We’ll skip zero-order methods. Sure, you can do bisection (aka binary search) if you assume strong structure on the objective function. But the more efficient zero-order methods typically approximate gradients via sampling. That’s clever, but we’re moving on.

First-Order Methods

First-order methods are iterative.

The vanilla is the Steepest Descent Method (SDM). We begin at some point $ x^0 $. At each iteration $ x^k$, we take the negative gradient $ -\nabla f(x^k) $ as the direction of steepest descent. Then we choose a step size $ \alpha^k $ to get:

$$ x^{k + 1} = x^k - \alpha^k \nabla f(x^k), $$ where $$ \alpha^k = \arg\min_{\alpha} f(x^k - \alpha \nabla f(x^k)). $$

This method converges to the global optimum at a rate of $ \mathcal{O}(1/\epsilon^2) $ for general convex problems, and $ \mathcal{O}(1/\epsilon) $ for strongly convex ones.
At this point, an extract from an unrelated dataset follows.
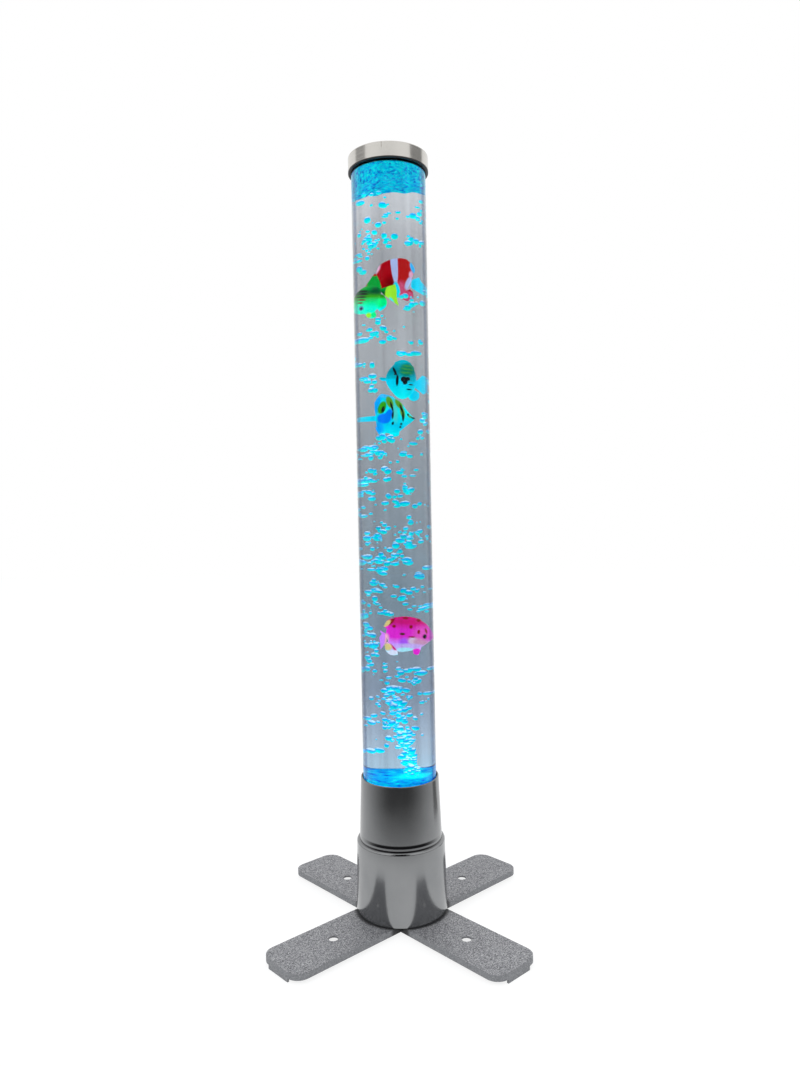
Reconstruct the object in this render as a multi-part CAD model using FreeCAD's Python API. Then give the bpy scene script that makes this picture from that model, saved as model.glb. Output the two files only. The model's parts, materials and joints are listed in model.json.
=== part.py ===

The rate also depends on the condition number:

More precisely, the condition number typically refers to the ratio $\kappa = L/\mu$, where $L$ is the Lipschitz constant of the function’s gradient (an upper bound on how quickly the gradient can change), and $\mu$ is the strong convexity constant (a lower bound on the function’s curvature). The smaller the better.

There are simple yet powerful upgrades to SDM—just by looking slightly forward or backward in time.

Looking Back: Momentum

If you’ve seen the idea of momentum, this will feel familiar. A unified way to express it is: $$ x^{k + 1} = x^k - \alpha_1^k \nabla f(x^k) + \alpha_2^k d^k = x^k + d(\alpha^k), $$ where $ d^k := x^k - x^{k - 1} $. This looks like Nesterov’s method, doesn’t it?

To choose the best pair $ \alpha^k = (\alpha_1^k, \alpha_2^k) $, we might solve: $$ \min_{\alpha^k} \nabla f(x^k)^\top d(\alpha^k) + \frac{1}{2} d(\alpha^k)^\top \nabla^2 f(x^k) d(\alpha^k). $$

If we had access to the true Hessian and its inverse, we could compute the optimal step. But to stay within the first-order framework, we rely on approximate Hessians, often learned or estimated during iterations.

The slide comes from Prof. Ye—Thanks Professor Ye

Looking Forward: Acceleration

Anticipating the next step—“looking ahead”—can also give performance boosts and even theoretical guarantees. Again, it’s a bit more memory and computation, but still lightweight compared to second-order methods.

The slide comes from Prof. Ye—Thanks Professor Ye, again

Conclusion

The myopic steepest descent already works surprisingly well. But looking just a little forward or backward—with minimal extra memory—can make it dramatically faster. Since we’re working in first-order land, the extra cost is just a few vectors. That’s a great trade.

That’s all for unconstrained first-order methods. And we’ll have another blog covering the 2nd half—constrained first-order methods—and yes, ADMM is coming. Goodnight, gradients :)